In August 1894, at age 25, Ada married Thomas Ratcliffe in Launceston, Tasmania.  You may well ask how the son of a common transported convict came to marry the daughter of landowning English gentry?  How they met, is anyone's idea, but presumably their marriage was a matter of great urgency, because at the time Ada was about 3 months pregnant with their first child (my grandmother) Florence Vera Ratcliffe, who was born the following February.  Incidentally, sister Maude had married two years earlier in 1892 for apparently the same reason, being 6 months pregnant at the time with her first child.

Ada and Thomas had 4 children that I am aware of - Florence (1895), Lillian (1896), Maud - who everyone called 'Ila' (1898), and late arrival Thomas William John Ratcliffe ('Uncle Jack') who was born in 1910.


In 1914 the family were living in the industrial dock-side working-class suburb of Inveresk (Launceston), but in 1919 they were living in Devonport, and later in 1922 had moved to Hobart. By 1936 Thomas and Ada were back back living in Inveresk (Launceston) at the old family home at 13 New Street after Thomas' mother Mary Ratcliffe (MacMahon) had passed away.  By this time, children Florence and Jack had moved to Melbourne, and Lillian had passed away at a young age (a story for another time), but Maude was still living in Launceston, and had married Bill Trinder, brother of Ray Trinder who famously won the 1972 Melbourne cup with Tasmanian horse 'Piping Lane' (who came in at 40 to 1 odds).

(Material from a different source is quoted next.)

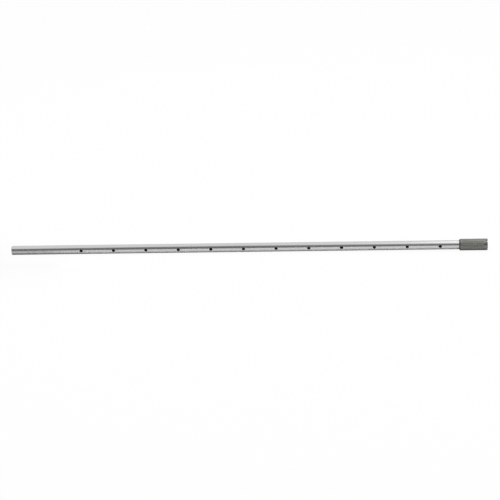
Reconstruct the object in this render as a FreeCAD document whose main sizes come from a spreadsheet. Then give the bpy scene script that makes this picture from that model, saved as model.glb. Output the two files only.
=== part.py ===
import FreeCAD, Part
import os
import Sketcher

# Cannulated intramedullary nail with a driving head, in millimetres.
# The nail lies along X. The origin is the centre of the head's end face, +X points out of the
# head towards the insertion tool, and the locking holes run along Y.

SIZES = (
    ("nail_diameter", "9.0", "outside of the shaft"),
    ("cannulation_diameter", "4.8", "guide wire bore, right through the shaft"),
    ("tip_chamfer", "0.5", "outer edge of the shaft's tip"),
    ("cannulation_chamfer", "0.4", "edge of the bore at the tip"),
    ("hole_diameter", "3.0", "locking hole, through both walls"),
    ("hole_count", "12", "locking holes in the row"),
    ("hole_pitch", "32.5", "from one locking hole to the next"),
    ("tip_to_first_hole", "70.5", "from the tip to the first locking hole"),
    ("last_hole_to_head", "18.7", "from the last locking hole to the head"),
    ("countersink", "0.4", "width of the broken edge at each hole's mouths"),
    ("spigot_diameter", "8.4", "turned end of the shaft that the head sits on"),
    ("spigot_chamfer", "0.4", "lead at the spigot's end"),
    ("seat_clearance", "0.02", "from the spigot to the head's bore, on the radius"),
    ("spigot_end_gap", "0.3", "from the spigot's end to the step in the head's bore"),
    ("head_diameter", "11.5", "outside of the driving head"),
    ("head_length", "28.0", "driving head, end to end"),
    ("shoulder_step", "0.25", "head's inner face above the shaft, where its 45 degree edge ends"),
    ("end_round", "0.5", "head's edge on the side of the insertion tool"),
    ("thread_diameter", "8.0", "nominal size of the driving thread"),
    ("thread_length", "10.6", "driving thread, from its lead to the step before the spigot"),
    ("socket_diameter", "8.8", "pilot socket for the insertion tool"),
    ("socket_depth", "3.0", "pilot socket, from the end face"),
    ("slot_count", "4", "key slots in the end face"),
    ("slot_width", "2.4", "across one key slot"),
    ("slot_depth", "2.0", "key slot, from the end face"),
    ("anteversion", "12.0", "turn of the key slots from the plane of the locking holes, degrees"),
    ("flute_count", "16", "grip flutes round the head"),
    ("flute_radius", "0.7", "round section of one flute"),
    ("flute_depth", "0.3", "how deep a flute goes into the head"),
    ("end_land", "4.0", "plain band between the end face and the flutes"),
    ("shoulder_land", "3.0", "plain band between the flutes and the shaft"),
)

document = FreeCAD.newDocument("IntramedullaryNail")
sheet = document.addObject("Spreadsheet::Sheet", "Sizes")
for row, (alias, number, meaning) in enumerate(SIZES, start=1):
    sheet.set(f"A{row}", meaning)
    sheet.set(f"B{row}", number)
    sheet.setAlias(f"B{row}", alias)
document.recompute()

# Lengths along X that the shaft and the head share, each worked out from the sizes above.
HEAD_SHOULDER = "-Sizes.head_length"
LAST_HOLE = f"{HEAD_SHOULDER} - Sizes.last_hole_to_head"
FIRST_HOLE = f"{LAST_HOLE} - Sizes.hole_pitch * (Sizes.hole_count - 1)"
TIP = f"{FIRST_HOLE} - Sizes.tip_to_first_hole"
THREAD_START = "-Sizes.socket_depth - (Sizes.socket_diameter - Sizes.thread_diameter) / 2"
SEAT_STEP = f"{THREAD_START} - Sizes.thread_length"
SPIGOT_END = f"{SEAT_STEP} - Sizes.spigot_end_gap"


def origin_part(body, role):
    """The plane or axis of the body's own origin that has this role."""
    return next(item for item in body.Origin.OriginFeatures if item.Role == role)


def new_sketch(body, plane, name):
    """An empty sketch that lies on one of the body's origin planes."""
    sketch = body.newObject("Sketcher::SketchObject", name)
    sketch.AttachmentSupport = [(origin_part(body, plane), "")]
    sketch.MapMode = "FlatFace"
    return sketch


def place_point(sketch, geometry, point, axis, expression):
    """Hold one coordinate of a sketch point at a distance from the sketch's origin."""
    value = float(sheet.evalExpression(expression))
    number = sketch.addConstraint(
        Sketcher.Constraint(f"Distance{axis}", -1, 1, geometry, point, value)
    )
    sketch.setExpression(f"Constraints[{number}]", expression)


def closed_outline(sketch, corners):
    """Straight lines from corner to corner, each corner held by its own two expressions."""
    places = [
        FreeCAD.Vector(*(float(sheet.evalExpression(value)) for value in corner))
        for corner in corners
    ]
    for start, end in zip(places, places[1:] + places[:1]):
        sketch.addGeometry(Part.LineSegment(start, end), False)
    for line, (across, up) in enumerate(corners):
        following = (line + 1) % len(corners)
        sketch.addConstraint(Sketcher.Constraint("Coincident", line, 2, following, 1))
        place_point(sketch, line, 1, "X", across)
        place_point(sketch, line, 1, "Y", up)


def turned(body, name, corners):
    """A solid of revolution about X, from an outline of (place along X, radius) corners."""
    sketch = new_sketch(body, "XY_Plane", f"{name}Profile")
    closed_outline(sketch, corners)
    solid = body.newObject("PartDesign::Revolution", name)
    solid.Profile = sketch
    solid.ReferenceAxis = (sketch, ["H_Axis"])
    solid.Angle = 360
    document.recompute()
    return solid


def pocket(body, name, sketch, depth):
    """A cut of this depth from the sketch into the body, towards -X."""
    cut = body.newObject("PartDesign::Pocket", name)
    cut.Profile = sketch
    cut.Type = "Length"
    cut.setExpression("Length", depth)
    document.recompute()
    return cut


def round_the_axis(body, name, feature, count):
    """Copies of a feature, evenly spaced round the nail's axis."""
    ring = body.newObject("PartDesign::PolarPattern", name)
    ring.Originals = [feature]
    ring.Axis = (origin_part(body, "X_Axis"), [""])
    ring.Angle = 360
    ring.setExpression("Occurrences", count)
    body.Tip = ring
    document.recompute()
    return ring


def circular_edge(solid, place, radius):
    """The name of the circle about X at this place and radius on a solid."""
    centre = FreeCAD.Vector(float(sheet.evalExpression(place)), 0, 0)
    size = float(sheet.evalExpression(radius))
    for number, edge in enumerate(solid.Shape.Edges, start=1):
        if not isinstance(edge.Curve, Part.Circle):
            continue
        if edge.Curve.Center.isEqual(centre, 1e-6) and abs(edge.Curve.Radius - size) < 1e-6:
            return f"Edge{number}"
    raise RuntimeError(f"no edge of radius {size} at {centre}")


# The shaft: one drawn steel tube, open from end to end, cut square at the tip. Its other end is
# turned down to a spigot, and the shoulder there stops against the head.
def build_shaft():
    body = document.addObject("PartDesign::Body", "Shaft")
    body.Label = "nail_shaft"
    nail = "Sizes.nail_diameter / 2"
    bore = "Sizes.cannulation_diameter / 2"
    spigot = "Sizes.spigot_diameter / 2"
    turned(
        body,
        "Tube",
        (
            (TIP, f"{bore} + Sizes.cannulation_chamfer"),
            (TIP, f"{nail} - Sizes.tip_chamfer"),
            (f"{TIP} + Sizes.tip_chamfer", nail),
            (HEAD_SHOULDER, nail),
            (HEAD_SHOULDER, spigot),
            (f"{SPIGOT_END} - Sizes.spigot_chamfer", spigot),
            (SPIGOT_END, f"{spigot} - Sizes.spigot_chamfer"),
            (SPIGOT_END, bore),
            (f"{TIP} + Sizes.cannulation_chamfer", bore),
        ),
    )

    # One locking hole crosses the tube along Y. Both of its mouths have a broken edge, a cone
    # that starts inside the wall and runs out past the tube.
    hole = "Sizes.hole_diameter / 2"
    cone_root = f"{nail} - Sizes.countersink"
    cone_top = f"{nail} + Sizes.countersink"
    mouth = f"{hole} + 2 * Sizes.countersink"
    sketch = new_sketch(body, "XY_Plane", "LockingHoleProfile")
    sketch.setExpression("AttachmentOffset.Base.x", FIRST_HOLE)
    closed_outline(
        sketch,
        (
            ("0", f"-({cone_top})"),
            (mouth, f"-({cone_top})"),
            (hole, f"-({cone_root})"),
            (hole, cone_root),
            (mouth, cone_top),
            ("0", cone_top),
        ),
    )
    locking_hole = body.newObject("PartDesign::Groove", "LockingHole")
    locking_hole.Profile = sketch
    locking_hole.ReferenceAxis = (sketch, ["V_Axis"])
    locking_hole.Angle = 360
    document.recompute()

    hole_row = body.newObject("PartDesign::LinearPattern", "LockingHoleRow")
    hole_row.Originals = [locking_hole]
    hole_row.Direction = (origin_part(body, "X_Axis"), [""])
    hole_row.Mode = "Spacing"
    hole_row.setExpression("Offset", "Sizes.hole_pitch")
    hole_row.setExpression("Occurrences", "Sizes.hole_count")
    body.Tip = hole_row
    document.recompute()
    return body


# The driving head: a turned sleeve on the shaft's spigot. The insertion tool's pilot enters the
# socket, its keys enter the slots, and its bolt runs down a 45 degree lead into the thread.
def build_head():
    body = document.addObject("PartDesign::Body", "Head")
    body.Label = "driving_head"
    outside = "Sizes.head_diameter / 2"
    seat = "Sizes.spigot_diameter / 2 + Sizes.seat_clearance"
    thread = "Sizes.thread_diameter / 2"
    socket = "Sizes.socket_diameter / 2"
    shoulder = "Sizes.nail_diameter / 2 + Sizes.shoulder_step"
    sleeve = turned(
        body,
        "Sleeve",
        (
            (HEAD_SHOULDER, seat),
            (HEAD_SHOULDER, shoulder),
            (f"{HEAD_SHOULDER} + {outside} - ({shoulder})", outside),
            ("0", outside),
            ("0", socket),
            ("-Sizes.socket_depth", socket),
            (THREAD_START, thread),
            (SEAT_STEP, thread),
            (SEAT_STEP, seat),
        ),
    )
    rounded = body.newObject("PartDesign::Fillet", "EndRound")
    rounded.Base = (sleeve, [circular_edge(sleeve, "0", outside)])
    rounded.setExpression("Radius", "Sizes.end_round")
    document.recompute()

    # Key slots, milled across the end face from the socket outwards.
    sketch = new_sketch(body, "YZ_Plane", "KeySlotProfile")
    sketch.AttachmentOffset = FreeCAD.Placement(
        FreeCAD.Vector(0, 0, 0), FreeCAD.Rotation(FreeCAD.Vector(0, 0, 1), 1)
    )
    sketch.setExpression(
        "AttachmentOffset.Rotation.Angle", "180 / Sizes.slot_count - Sizes.anteversion"
    )
    half_slot = "Sizes.slot_width / 2"
    beyond = "Sizes.head_diameter"
    closed_outline(
        sketch,
        (
            ("0", f"-({half_slot})"),
            (beyond, f"-({half_slot})"),
            (beyond, half_slot),
            ("0", half_slot),
        ),
    )
    slot = pocket(body, "KeySlot", sketch, "Sizes.slot_depth")
    round_the_axis(body, "KeySlots", slot, "Sizes.slot_count")

    # Grip flutes, cut lengthwise with a round tool between the two plain bands.
    sketch = new_sketch(body, "YZ_Plane", "FluteProfile")
    sketch.setExpression("AttachmentOffset.Base.z", "-Sizes.end_land")
    reach = f"{outside} + Sizes.flute_radius - Sizes.flute_depth"
    centre = FreeCAD.Vector(float(sheet.evalExpression(reach)), 0, 0)
    radius = float(sheet.evalExpression("Sizes.flute_radius"))
    circle = sketch.addGeometry(Part.Circle(centre, FreeCAD.Vector(0, 0, 1), radius), False)
    place_point(sketch, circle, 3, "X", reach)
    sketch.addConstraint(Sketcher.Constraint("PointOnObject", circle, 3, -1))
    size = sketch.addConstraint(Sketcher.Constraint("Radius", circle, radius))
    sketch.setExpression(f"Constraints[{size}]", "Sizes.flute_radius")
    flute = pocket(
        body, "Flute", sketch, "Sizes.head_length - Sizes.end_land - Sizes.shoulder_land"
    )
    round_the_axis(body, "Flutes", flute, "Sizes.flute_count")
    return body


def check(body):
    """Stop if a feature failed, if a cut removed nothing, or if the piece isn't one solid."""
    for item in document.Objects:
        if "Invalid" in item.State or "Error" in item.State:
            raise RuntimeError(f"{item.Name} failed to build: {item.State}")
    for item in body.Group:
        if not item.isDerivedFrom("PartDesign::Feature") or item.BaseFeature is None:
            continue
        if item.Shape.Volume >= item.BaseFeature.Shape.Volume:
            raise RuntimeError(f"{item.Name} removed nothing")
    shape = body.Shape
    if shape.isNull() or not shape.isValid() or len(shape.Solids) != 1:
        raise RuntimeError(f"{body.Label} isn't one valid solid")


pieces = (build_shaft(), build_head())
os.makedirs("parts", exist_ok=True)
for piece in pieces:
    check(piece)
for piece in pieces:
    piece.Shape.exportStep(f"parts/{piece.Label}.step")
    print(piece.Label, round(piece.Shape.Volume, 3), piece.Shape.BoundBox)
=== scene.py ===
import math

import bpy
from mathutils import Matrix, Vector


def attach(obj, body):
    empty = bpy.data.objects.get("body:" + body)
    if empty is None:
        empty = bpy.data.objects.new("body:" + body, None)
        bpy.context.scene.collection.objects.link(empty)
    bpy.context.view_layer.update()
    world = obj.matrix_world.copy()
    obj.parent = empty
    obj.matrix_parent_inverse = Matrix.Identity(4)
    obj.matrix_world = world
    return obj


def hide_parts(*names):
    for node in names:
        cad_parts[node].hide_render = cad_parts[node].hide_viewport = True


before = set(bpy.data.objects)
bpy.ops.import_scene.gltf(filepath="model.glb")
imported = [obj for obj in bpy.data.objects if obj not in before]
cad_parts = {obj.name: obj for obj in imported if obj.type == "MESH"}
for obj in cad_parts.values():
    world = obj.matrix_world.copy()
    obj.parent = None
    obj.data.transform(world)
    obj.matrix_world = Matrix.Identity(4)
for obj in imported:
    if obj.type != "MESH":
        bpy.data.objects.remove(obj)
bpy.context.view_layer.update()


# Nail shaft. One drawn stainless steel tube, cut square at the tip and turned down to a spigot
# where the driving head sits. Twelve locking holes are made across both of its walls by drilling,
# and their mouths rounded over. The outside is polished lengthwise. The bore and the hole walls
# are coloured near black and matt, a painted shade, so that they stay dark.
shaft_radius = 0.0045
bore_radius = 0.0024
spigot_radius = 0.0042
tip = -0.4747
shoulder = -0.0280
spigot_end = -0.0143
tip_chamfer = 0.0005
bore_chamfer = 0.0004
spigot_chamfer = 0.0004
corner_rounding = 0.00008
corner_steps = (0.25, 0.5, 0.75)

hole_radius = 0.0015
hole_count = 12
hole_pitch = 0.0325
first_hole = tip + 0.0705
mouth_depth = 0.0004
mouth_spread = 1.25
mouth_steps = 6

columns = 96
half_turn = columns // 2
hole_columns = 13
hole_stations = 6
outer_patch = 0.0035
bore_patch = 0.0019
patch_steps = (0.0, 0.12, 0.35, 0.65, 1.0)
place_digits = 8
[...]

Thomas and Ada both lived on into their 70s.  Thomas died at home at the family address of 13 New Street, Inveresk on 27 February, 1945 - the same address where his father (John) and mother (Mary) had died.  Ada died a year later on September 13, 1946 at 35 Williams Street (to the best of my knowledge, the current site of Boags Brewery's "Centre for Beer Lovers'!)  She and Thomas are both buried in the same plot at Carr Villa Cemetery, Launceston (Catholic Section A8 No 65). You have to look hard for this (almost) unmarked grave. There is no headstone, but there is the name ʻRatcliffeʼ engraved in the concrete border of the plot.